Utah government seems to have a double standard when it comes to allowing access to sensitive public lands.
When San Juan County Commissioner Phil Lyman was charged and convicted in federal court with organizing a motorized vehicle ride through Recapture Canyon, a protected area that the Bureau of Land Management had closed, fellow rural county commissioners and a number of legislators were outraged.
BLM officials said the ride caused tens of thousands of dollars in damage, but rural Utah officials, led by Rep. Mike Noel, R-Kanab, cried that the arrest amounted to tyrannical federal overreach.
Noel even tried to commit taxpayer money to a legal defense fund for Lyman. When that didn't work, the Legislature approved $250,000 for the Rural Utah Alliance, a nonprofit committed to rural issues, including a potential defense fund for the commissioner.
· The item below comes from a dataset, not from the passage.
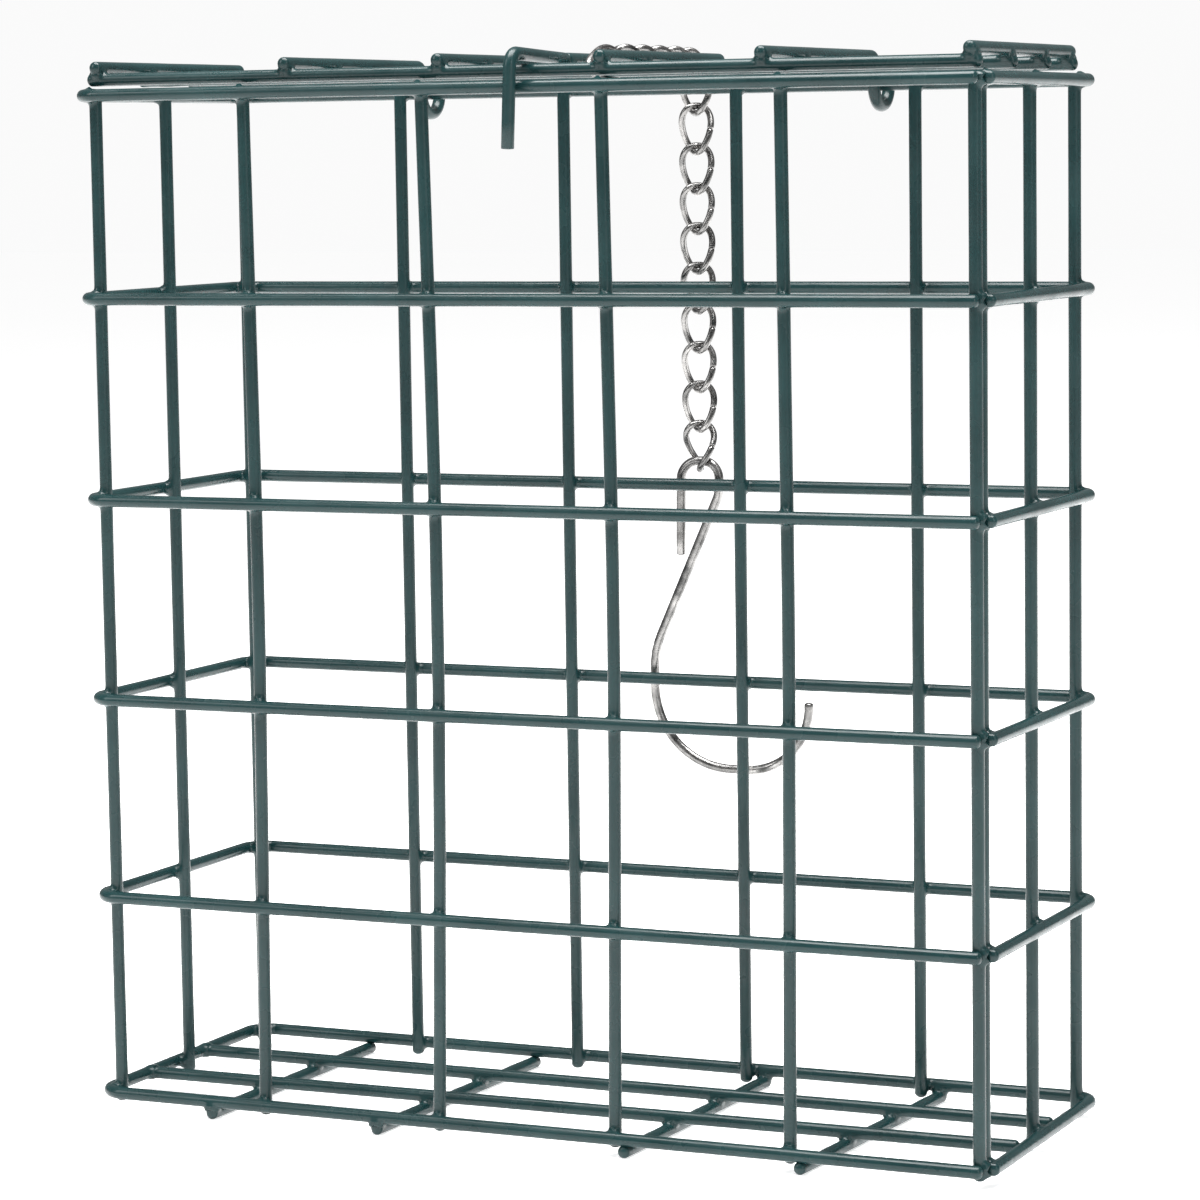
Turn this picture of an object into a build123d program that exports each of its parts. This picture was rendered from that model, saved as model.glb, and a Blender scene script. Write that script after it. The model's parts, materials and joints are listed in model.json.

The registered agent for the nonprofit is Lyman's attorney, Peter Stirba.
But when some folks went on a nature walk in Uintah County's Tavaputs Plateau last month, they were met by a state investigator from the Utah attorney general's office.
The A.G.'s cop, along with deputies from the Uintah County Sheriff's Office, arrested 10 hikers and hauled them off to jail in Vernal, leaving their young children at a nearby campground.
Shea Wickelson, a science teacher in Salt Lake City, and her husband, Tom, were two of the 10 people taken to jail. They were held for more than 12 hours, finally being released on bail at about 4 a.m. the next day.
Their two young children remained behind at the campground with others. Wickelson's father drove the 3½ hours from Salt Lake City to retrieve his grandchildren.
During the arrest, the SITLA enforcer threatened to turn over the children to the Division of Child and Family Services and charge the parents with child endangerment, Wickelson said.
Other groups have been arrested in the area before for organized protests at the tar sands site, but Wickelson said she has camped in the area and taken children and adults on nature hikes to study the diverse plant life several times before and not been busted.
Attorney Trenton Ricks is taking on the case for the hikers pro bono. He says other groups intentionally trespassed and had an expectation of being arrested as a protest against the mining. But these folks were on an educational hike, which they had taken before, and didn't realize they were in a restricted zone.
None of the 10 has been charged yet. A court hearing has been scheduled for August. The potential charges amount to class B misdemeanors, raising the question: Why weren't they just cited rather than jailed and threatened with losing their kids?
I wonder if rural officials standing up for Lyman have any concern about government overreach in this case and, perhaps, will tap some of that Rural Utah Alliance money to defend these folks.